Installation steps in the virtual environment (added --user parameter):
pip install hide_code
jupyter nbextension install --py --user hide_code
jupyter nbextension enable --py --user hide_code
jupyter serverextension enable --py --user hide_code
Please switch on the Hide code extension in the cell by clicking View->Cell Toolbar->Hide Code. Each cell will have a toolbar where you can click a checkbox to show or not a cell in the output notebook.

The hide_code extension can be used with a nbconvert tool with a hide_code_slides argument passed:
jupyter nbconvert --to hide_code_slides my-notebook.ipynb
Hide code in Mercury
The Mercury open-source framework can be used to create parameterized presentations. It uses the YAML header to add interactive widgets to the notebook. There is a show-code parameter, which decides about displaying the code.
The example YAML header:
--- title: Parametrized Presentation 📊 description: Presentation with widgets output: slides show-code: False # the rest of parameters ... ---
The YAML header is added in the first cell of the notebook. The Mercury serves the notebook as a web application. The output can be a web application, dashboard, report, or presentation.
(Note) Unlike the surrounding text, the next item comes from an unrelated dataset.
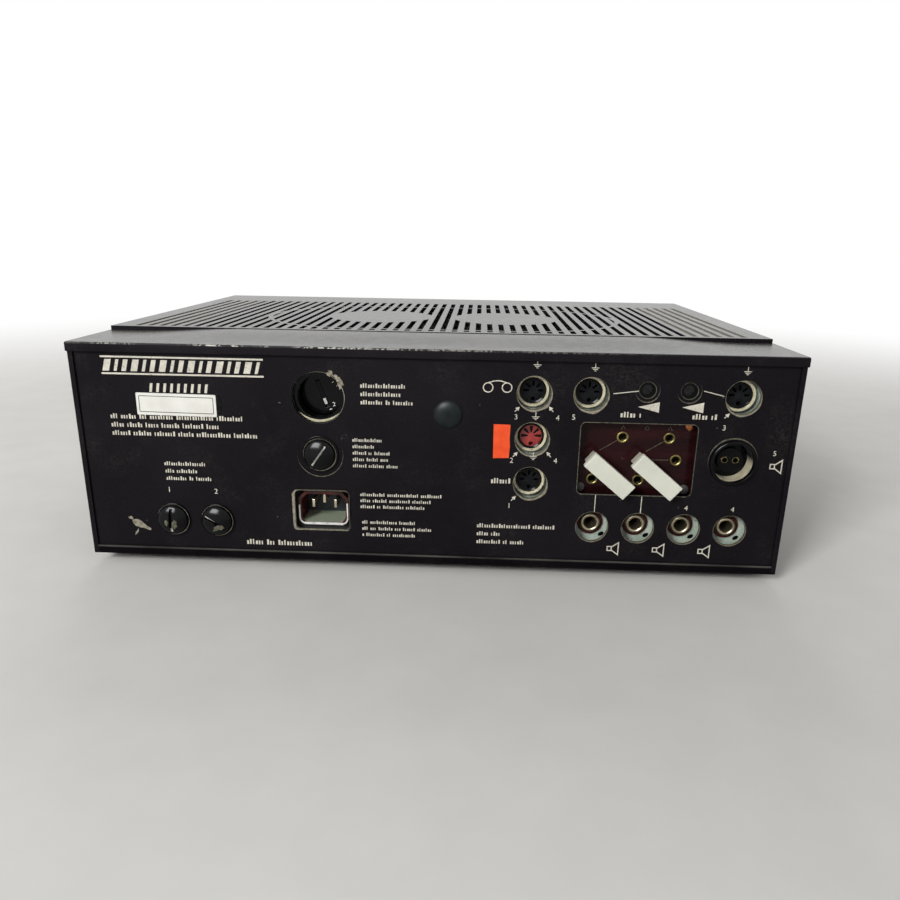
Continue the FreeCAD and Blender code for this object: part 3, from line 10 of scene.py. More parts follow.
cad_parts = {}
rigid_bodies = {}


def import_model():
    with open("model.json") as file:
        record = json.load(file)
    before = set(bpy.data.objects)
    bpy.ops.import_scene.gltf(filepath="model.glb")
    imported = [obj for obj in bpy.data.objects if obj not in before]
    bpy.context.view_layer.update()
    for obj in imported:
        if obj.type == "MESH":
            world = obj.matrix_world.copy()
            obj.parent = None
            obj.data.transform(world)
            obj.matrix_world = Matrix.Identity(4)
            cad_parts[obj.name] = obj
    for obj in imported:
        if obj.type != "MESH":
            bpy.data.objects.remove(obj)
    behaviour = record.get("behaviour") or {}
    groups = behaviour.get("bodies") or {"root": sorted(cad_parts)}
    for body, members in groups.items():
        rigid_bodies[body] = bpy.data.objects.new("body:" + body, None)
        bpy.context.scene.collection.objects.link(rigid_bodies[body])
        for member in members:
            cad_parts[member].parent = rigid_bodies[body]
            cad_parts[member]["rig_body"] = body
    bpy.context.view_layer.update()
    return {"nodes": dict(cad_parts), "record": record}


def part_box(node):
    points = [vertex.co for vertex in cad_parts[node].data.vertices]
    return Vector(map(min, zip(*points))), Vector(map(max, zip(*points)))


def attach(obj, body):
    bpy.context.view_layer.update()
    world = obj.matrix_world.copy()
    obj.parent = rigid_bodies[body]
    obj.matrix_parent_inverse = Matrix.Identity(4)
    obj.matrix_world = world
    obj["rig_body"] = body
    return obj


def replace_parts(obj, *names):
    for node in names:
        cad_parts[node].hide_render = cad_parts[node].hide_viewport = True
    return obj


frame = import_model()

An example of the parameterized presentation created with Jupyter Notebook and Mercury:

Summary
Not everyone is a code lover. Developers using Jupyter Notebook to create slides need to hide the code in the presentation. Slides with hidden code don't scare non-technical users and still have all plots and results. The Jupyter Notebook with code and results can be committed to a code repository, where tech-savvy users can view them.